Amigo de sus amigos, fiel a la amistad hasta el final. Marido y padre, en lo bueno y en lo malo. Charo, Emilio y Ángela eran su fortaleza y también su debilidad y sus nietos, su orgullo. Apasionado en sus convicciones, en sus creencias, en su Real Madrid. Que nadie se metiera con su club del alma, merengue hasta la medula, y a mucha honra. Él no dejaba que la tristeza lo atrapara demasiado tiempo; había que celebrar la vida, había que sonreírle, había que jalearla.

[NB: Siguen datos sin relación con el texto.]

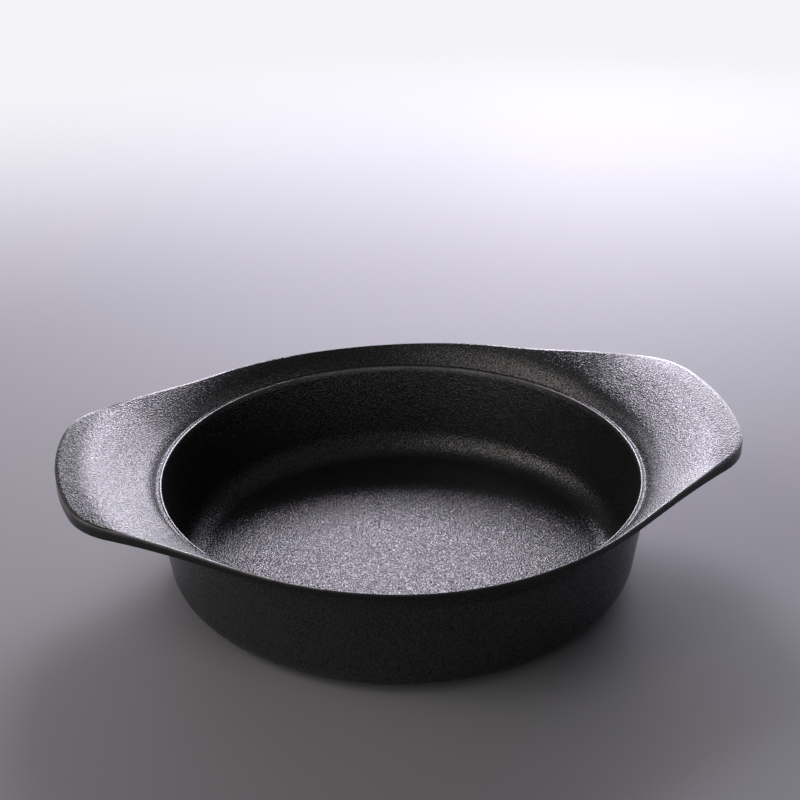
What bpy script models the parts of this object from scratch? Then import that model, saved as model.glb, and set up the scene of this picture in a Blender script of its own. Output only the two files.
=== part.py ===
"""A shallow two-handled cooking pan with a 22 cm mouth, cast in one piece of iron.

The frame has its origin in the middle of the base, on the surface the pan stands on.
+X runs through the two ears, +Y across them and +Z up. Lengths are in metres.

The bowl and the ledge for a lid are turned shapes. The flare around them is trimmed to
an outline of arcs and straights that reaches out into the two ears. Its edge lies on a
turned bell, low at the front and back and high at the ears. The upper side follows that
bell at the front and back. In the ears it is hollower: a steep shoulder, then a ramp
that levels off before the tip.
"""

from math import atan2, cos, exp, hypot, pi, radians, sin, sqrt, tan

import bmesh
import bpy
from mathutils import Vector

MM = 0.001

# Bowl
MOUTH_RADIUS = 110.0 * MM        # inner edge of the ledge
LEDGE_HEIGHT = 49.5 * MM         # top of the ledge over the base
WALL_DRAFT = radians(8.3)        # lean of both sides of the wall
WALL_THICKNESS = 4.0 * MM        # measured level
FLOOR_THICKNESS = 4.0 * MM
INNER_FILLET = 13.0 * MM         # floor into wall, inside
BASE_FILLET = 14.2 * MM          # wall into base, outside

# Ledge that a lid would sit on
LEDGE_WIDTH = 2.3 * MM
MOUTH_ROUND = 0.6 * MM           # inner edge of the ledge
LEDGE_FILLET = 0.5 * MM          # ledge into flare

# Bell that carries the flare's edge and underside, steep at the ledge and level far out
FLARE_RISE = 18.4 * MM           # height over the ledge that it levels off at
FLARE_RUN = 10.8 * MM            # distance in which it gains 63 percent of that
ROOT_DROP = 3.0 * MM             # its underside leaves the wall this far below the ledge
ROOT_FILLET = 6.0 * MM           # wall into underside
RIM_EDGE = 3.3 * MM              # height of the edge face at the front and back
EAR_EDGE = 6.1 * MM              # height of the edge face at the tips of the ears
EDGE_ROUND = 0.9 * MM

# Upper side of the ears, whose rise is shared between a shoulder and a ramp
SHOULDER_SHARE = 0.42
SHOULDER_RUN = 3.1 * MM          # distance in which the shoulder gains 63 percent
RAMP_LENGTH = 35.0 * MM          # from ledge to where the ramp is level
RAMP_BOW = 1.75                  # 1 is a plain quarter sine, more starts it flatter
EAR_BLEND = 0.33                 # the smaller, the sooner the bell turns into the ear

# Outline of the edge, seen from above
RIM_REACH = 6.7 * MM             # from ledge to edge at the front and back
EAR_REACH = 43.7 * MM            # from ledge to edge at the tips of the ears
SIDE_ARC_OFFSET = 19.2 * MM      # the front arc's centre lies this far behind the middle
EAR_SIDE_ANGLE = radians(56.2)   # where the front and back arcs turn into straight sides
EAR_CORNER_RADIUS = 36.5 * MM
EAR_END_RADIUS = 137.0 * MM

# Fineness of the mesh, in steps
END_ARC_STEPS = 3
CORNER_ARC_STEPS = 6
STRAIGHT_STEPS = 6
SIDE_ARC_STEPS = 8
SMALL_ROUND_STEPS = 2
ROOT_FILLET_STEPS = 3
LARGE_FILLET_STEPS = 6
FLARE_STEPS = 9
UNDERSIDE_STEPS = 5

LEDGE_RADIUS = MOUTH_RADIUS + LEDGE_WIDTH
RIM_HALF_WIDTH = LEDGE_RADIUS + RIM_REACH
EAR_HALF_LENGTH = LEDGE_RADIUS + EAR_REACH


def clear_scene():
    for old in list(bpy.data.objects):
        bpy.data.objects.remove(old, do_unlink=True)


def black_iron():
    """Black seasoned iron with the fine skin that a sand mould leaves."""
    material = bpy.data.materials.new("black_cast_iron")
    material.use_nodes = True
    shader = material.node_tree.nodes["Principled BSDF"]
    shader.inputs["Base Color"].default_value = (0.011, 0.011, 0.012, 1.0)
    shader.inputs["Metallic"].default_value = 0.35
    shader.inputs["Roughness"].default_value = 0.45
    return material


def arc(center, radius, start, end, steps):
    """Points of an arc from angle start to angle end, both included."""
    angles = [start + (end - start) * step / steps for step in range(steps + 1)]
    return [center + radius * Vector((cos(angle), sin(angle))) for angle in angles]


def edge_quarter():
    """Outline of the edge from the tip of the +X ear to the middle of the +Y side.

    The ear's end arc, its corner arc, a straight side and the wide side arc follow each
    other, each tangent to the next.
    """
    side_center = Vector((0.0, -SIDE_ARC_OFFSET))
    side_radius = RIM_HALF_WIDTH + SIDE_ARC_OFFSET
    end_center = Vector((EAR_HALF_LENGTH - EAR_END_RADIUS, 0.0))

    outward = Vector((cos(EAR_SIDE_ANGLE), sin(EAR_SIDE_ANGLE)))
    along = Vector((outward.y, -outward.x))
    start = side_center + (side_radius - EAR_CORNER_RADIUS) * outward
    to_start = start - end_center
    half_b = to_start.dot(along)
    gap = EAR_END_RADIUS - EAR_CORNER_RADIUS
    travel = -half_b + sqrt(half_b ** 2 - to_start.length_squared + gap ** 2)
    corner_center = start + travel * along
    from_end = corner_center - end_center
    turn = atan2(from_end.y, from_end.x)

    end_arc = arc(end_center, EAR_END_RADIUS, 0.0, turn, END_ARC_STEPS)
    corner_arc = arc(corner_center, EAR_CORNER_RADIUS, turn, EAR_SIDE_ANGLE, CORNER_ARC_STEPS)
    side_arc = arc(side_center, side_radius, EAR_SIDE_ANGLE, pi / 2, SIDE_ARC_STEPS)
    straight = [
        corner_arc[-1].lerp(side_arc[0], step / STRAIGHT_STEPS)
        for step in range(1, STRAIGHT_STEPS)
    ]
    return end_arc[:-1] + corner_arc + straight + side_arc


def edge_outline():
    """The whole outline, from the tip of the +X ear round by +Y."""
    quarter = edge_quarter()
    half = quarter + [Vector((-p.x, p.y)) for p in reversed(quarter[:-1])]
    return half + [Vector((p.x, -p.y)) for p in reversed(half[1:-1])]


def inner_wall(height):
    """Radius of the wall's inner side at a height."""
    return MOUTH_RADIUS - (LEDGE_HEIGHT - height) * tan(WALL_DRAFT)


def outer_wall(height):
    """Radius of the wall's outer side at a height."""
    return inner_wall(height) + WALL_THICKNESS


def bell(radius):
    """Height of the turned bell at a distance from the middle."""
    return LEDGE_HEIGHT + FLARE_RISE * (1.0 - exp((LEDGE_RADIUS - radius) / FLARE_RUN))


def ear_climb(run):
    """Share of its rise that an ear has gained this far out from the ledge."""
    shoulder = 1.0 - exp(-run / SHOULDER_RUN)
    ramp = sin(pi / 2 * min(run / RAMP_LENGTH, 1.0)) ** RAMP_BOW
    return SHOULDER_SHARE * shoulder + (1.0 - SHOULDER_SHARE) * ramp


def ear_share(reach):
    """How far the edge reaches out, from 0 at the front and back to 1 at the ears' tips."""
    return max(0.0, reach - RIM_HALF_WIDTH) / (EAR_HALF_LENGTH - RIM_HALF_WIDTH)


def flare_top(radius, reach):
    """Height of the flare's upper side at radius, where its edge lies at reach."""
    climb = ear_climb(radius - LEDGE_RADIUS) / ear_climb(reach - LEDGE_RADIUS)
    ear = LEDGE_HEIGHT + (bell(reach) - LEDGE_HEIGHT) * climb
    return bell(radius) + (ear - bell(radius)) * ear_share(reach) ** EAR_BLEND


def edge_height(reach):
    """Height of the edge face where the edge lies this far from the middle."""
    return RIM_EDGE + (EAR_EDGE - RIM_EDGE) * ear_share(reach)


def rounded(before, corner, after, radius, steps):
    """Points that round a corner between two neighbours in a section.

    Where a side is too short for the radius, the rounding shrinks to fit it.
    """
    back = (before - corner).normalized()
    ahead = (after - corner).normalized()
    half_angle = back.angle(ahead) / 2
    room = 0.48 * min((before - corner).length, (after - corner).length)
    tangent = min(radius / tan(half_angle), room)
    fitted = tangent * tan(half_angle)
    center = corner + (back + ahead).normalized() * (fitted / sin(half_angle))
    first = corner + tangent * back - center
    last = corner + tangent * ahead - center
    sweep = first.angle_signed(last)
    start = atan2(first.y, first.x)
    return arc(center, fitted, start, start - sweep, steps)


def section(reach):
    """Section of the wall and flare whose edge lies at reach, as (radius, height) points.

    It runs from the floor up the inside, over the ledge and the flare, round the edge
    and back down the outside to the base.
    """
    floor_middle = Vector((0.0, FLOOR_THICKNESS))
    floor_corner = Vector((inner_wall(FLOOR_THICKNESS), FLOOR_THICKNESS))
    mouth = Vector((MOUTH_RADIUS, LEDGE_HEIGHT))
    ledge_corner = Vector((LEDGE_RADIUS, LEDGE_HEIGHT))

    flare = []
    for step in range(1, FLARE_STEPS):
        radius = LEDGE_RADIUS + (reach - LEDGE_RADIUS) * (step / FLARE_STEPS) ** 1.5
        flare.append(Vector((radius, flare_top(radius, reach))))
    top_corner = Vector((reach, bell(reach)))
    low_corner = Vector((reach, bell(reach) - edge_height(reach)))

    root_height = LEDGE_HEIGHT - ROOT_DROP
    root = Vector((outer_wall(root_height), root_height))
    root_depth = bell(root.x) - root.y
    underside = []
    for step in range(1, UNDERSIDE_STEPS):
        share = 1.0 - (step / UNDERSIDE_STEPS)
        radius = root.x + (reach - root.x) * share
        depth = root_depth + (edge_height(reach) - root_depth) * share
        underside.append(Vector((radius, bell(radius) - depth)))
    base_corner = Vector((outer_wall(0.0), 0.0))
    base_middle = Vector((0.0, 0.0))

    points = rounded(floor_middle, floor_corner, mouth, INNER_FILLET, LARGE_FILLET_STEPS)
    points += rounded(floor_corner, mouth, ledge_corner, MOUTH_ROUND, SMALL_ROUND_STEPS)
    points += rounded(mouth, ledge_corner, flare[0], LEDGE_FILLET, SMALL_ROUND_STEPS)
    points += flare
    points += rounded(flare[-1], top_corner, low_corner, EDGE_ROUND, SMALL_ROUND_STEPS)
    points += rounded(top_corner, low_corner, underside[0], EDGE_ROUND, SMALL_ROUND_STEPS)
    points += underside
    points += rounded(underside[-1], root, base_corner, ROOT_FILLET, ROOT_FILLET_STEPS)
    points += rounded(root, base_corner, base_middle, BASE_FILLET, LARGE_FILLET_STEPS)
    return points


def pot_casting():
    """The pan, lofted between its sections because each one reaches out differently."""
    mesh = bmesh.new()
    columns = []
    for point in edge_outline():
        direction = point.normalized()
        column = [
            mesh.verts.new((radius * direction.x, radius * direction.y, height))
            for radius, height in section(hypot(point.x, point.y))
        ]
        columns.append(column)

    for index, column in enumerate(columns):
        following = columns[(index + 1) % len(columns)]
        for level in range(len(column) - 1):
            mesh.faces.new(
                (column[level], column[level + 1], following[level + 1], following[level])
            )
    mesh.faces.new([column[0] for column in columns])
    mesh.faces.new([column[-1] for column in reversed(columns)])
    bmesh.ops.recalc_face_normals(mesh, faces=mesh.faces)

    data = bpy.data.meshes.new("pot_casting")
    mesh.to_mesh(data)
    mesh.free()
    data.materials.append(black_iron())
    data.shade_smooth()
    data.set_sharp_from_angle(angle=radians(40))
    return bpy.data.objects.new("pot_casting", data)


def main():
    clear_scene()
    pan = bpy.data.collections.new("two_handled_pan")
    bpy.context.scene.collection.children.link(pan)
    pan.objects.link(pot_casting())


main()
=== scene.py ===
from math import atan2, cos, exp, hypot, pi, radians, sin, sqrt, tan

import bmesh
import bpy
from mathutils import Matrix, Vector, noise


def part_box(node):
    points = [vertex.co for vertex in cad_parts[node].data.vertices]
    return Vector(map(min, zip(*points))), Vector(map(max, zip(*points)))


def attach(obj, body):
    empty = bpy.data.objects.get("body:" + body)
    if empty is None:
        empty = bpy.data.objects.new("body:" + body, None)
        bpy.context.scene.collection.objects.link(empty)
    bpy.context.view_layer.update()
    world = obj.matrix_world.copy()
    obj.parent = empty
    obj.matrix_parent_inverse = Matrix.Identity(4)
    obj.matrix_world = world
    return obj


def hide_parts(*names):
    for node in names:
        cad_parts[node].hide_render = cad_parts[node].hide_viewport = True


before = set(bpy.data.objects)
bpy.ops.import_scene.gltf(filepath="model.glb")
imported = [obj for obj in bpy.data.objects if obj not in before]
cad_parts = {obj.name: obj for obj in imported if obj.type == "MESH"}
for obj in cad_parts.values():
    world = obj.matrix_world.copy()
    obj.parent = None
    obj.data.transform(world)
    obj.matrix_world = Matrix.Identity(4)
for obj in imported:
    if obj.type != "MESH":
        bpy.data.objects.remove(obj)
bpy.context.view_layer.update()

# The pan is one grey-iron casting: bowl, lid ledge, flared rim and both ear handles.
# It is poured in a sand mould, which leaves the fine grain all over. Its edge and the
# mouth are ground smooth, then the whole is oiled and baked until the skin is black.
MM = 0.001
low, high = (Vector(corner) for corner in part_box("pot_casting"))

MOUTH_RADIUS = 110.0 * MM
LEDGE_HEIGHT = 49.5 * MM
WALL_DRAFT = radians(8.3)
WALL_THICKNESS = 4.0 * MM
FLOOR_THICKNESS = 4.0 * MM
INNER_FILLET = 13.0 * MM
BASE_FILLET = 14.2 * MM

LEDGE_WIDTH = 2.3 * MM
LEDGE_RADIUS = MOUTH_RADIUS + LEDGE_WIDTH
MOUTH_ROUND = 0.45 * MM
LEDGE_FILLET = 0.5 * MM
SEAT_LINE_OFFSET = 0.8 * MM
SEAT_LINE_WIDTH = 0.45 * MM
SEAT_LINE_DEPTH = 0.22 * MM

FLARE_RISE = 18.4 * MM
FLARE_RUN = 10.8 * MM
SHOULDER_SHARE = 0.42
SHOULDER_RUN = 3.1 * MM
RAMP_LENGTH = 35.0 * MM
RAMP_BOW = 1.75
EAR_BLEND = 0.33
ROOT_DROP = 3.0 * MM
ROOT_FILLET = 6.0 * MM
RIM_EDGE = 3.3 * MM
EAR_EDGE = 6.1 * MM
TOP_EDGE_ROUND = 0.45 * MM
LOW_EDGE_ROUND = 0.7 * MM

RIM_HALF_WIDTH = high.y
EAR_HALF_LENGTH = high.x
SIDE_ARC_OFFSET = 19.2 * MM
EAR_SIDE_ANGLE = radians(56.2)
EAR_CORNER_RADIUS = 36.5 * MM
EAR_END_RADIUS = 137.0 * MM

SPOKES = 480
FLOOR_RINGS = 16
WALL_RINGS = 14
FLARE_RINGS = 30
UNDERSIDE_RINGS = 18
LARGE_FILLET_RINGS = 14
SMALL_ROUND_RINGS = 5
SEAT_LINE_RINGS = 6
EDGE_FACE_RINGS = 3
FLARE_CROWDING = 1.5
ROOM_FOR_ROUND = 0.48


def circle_reach(center, radius, ray):
    """Distance from the middle, along a ray, to the far side of a circle."""
    ahead = center.dot(ray)
    return ahead + sqrt(radius ** 2 - center.length_squared + ahead ** 2)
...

Son malos tiempos para encontrar gente buena, noble, sin dobleces, sincera, que viene de cara, que te dice las cosas sin ambages, que hace lo que tiene que hacer, que no hace daño, que no lastima. Personas con calidad humana que no les importa expresar sentimientos, mostrar cómo son, que no necesitan aparentar. Y Toni era eso, y más, mucho más. Era pasión y fuego. Y sí, «genio y figura hasta la sepultura». Ese chorro de voz, ese entrecejo, esa sonora risa, ese amor por la vida. Cuántos lo conocieron, cuántos lo abrazaron, a cuántos convidó y cuántos lo echan ya de menos. A Toni, nadie lo olvida.

Pero cuando perdemos a alguien, en ese terrible momento de duelo, todo se oscurece. Solo parece quedar el final, la tristeza, la soledad. Y no, él no querría eso, él no se merecía eso. Él se merece la risa, los abrazos, la alegría; y cómo no, otra Liga del Madrid y los amigos brindando por él y la familia reunida. O un buen chato de vino, una primavera llena de azar y un hasta pronto. Pero nunca, nunca, un adiós, porque los que le queríamos no pensamos despedirle, no, de eso nada, pensamos gritarle fuerte, muy fuerte, para que nos oiga alto y claro: «¡Toni, espéranos, que seguro que hay algo que se quedó sin celebrar!».